TASK DESCRIPTION = Set out every line bearing the string "with".

MATERIAL =
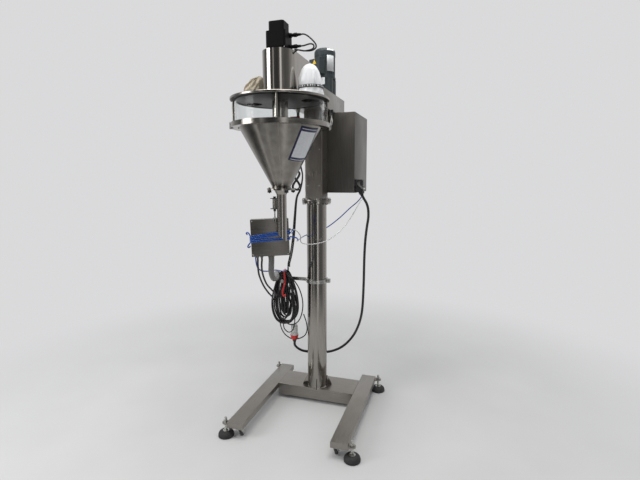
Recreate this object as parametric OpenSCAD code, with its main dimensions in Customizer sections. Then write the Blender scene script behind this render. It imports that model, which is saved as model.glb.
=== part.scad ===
// Auger powder filler on a free-standing column: H-shaped stand, round column, square mast,
// belt-driven stirrer, servo-driven auger, conical hopper with a clear sight ring, control
// cabinet at the back and a small control box beside the filling tube.
// Millimetres, +Z up, floor at Z = 0, filling side towards -Y.

/* [Stand] */
// Outer diameter of the column tube
column_d = 140; // [120:1:160]
// Wall thickness of the column tube
column_wall = 3; // [2:0.5:6]
// Height of the top of the column flange above the floor
column_top = 1474; // [1400:1:1600]
// Height of the top face of the legs above the floor
leg_top = 110; // [105:1:140]
// Length of each leg
leg_len = 894; // [800:1:1000]
// Width of each leg
leg_w = 107; // [90:1:120]
// Height of the leg section
leg_h = 40; // [34:1:44]
// How far the legs reach in front of the column axis
leg_front = 642; // [560:1:700]
// Clear distance between the two legs
leg_gap = 572; // [500:1:640]
// Depth of the cross member from front to back
cross_d = 218; // [205:1:260]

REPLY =
Recreate this object as parametric OpenSCAD code, with its main dimensions in Customizer sections. Then write the Blender scene script behind this render. It imports that model, which is saved as model.glb.
// belt-driven stirrer, servo-driven auger, conical hopper with a clear sight ring, control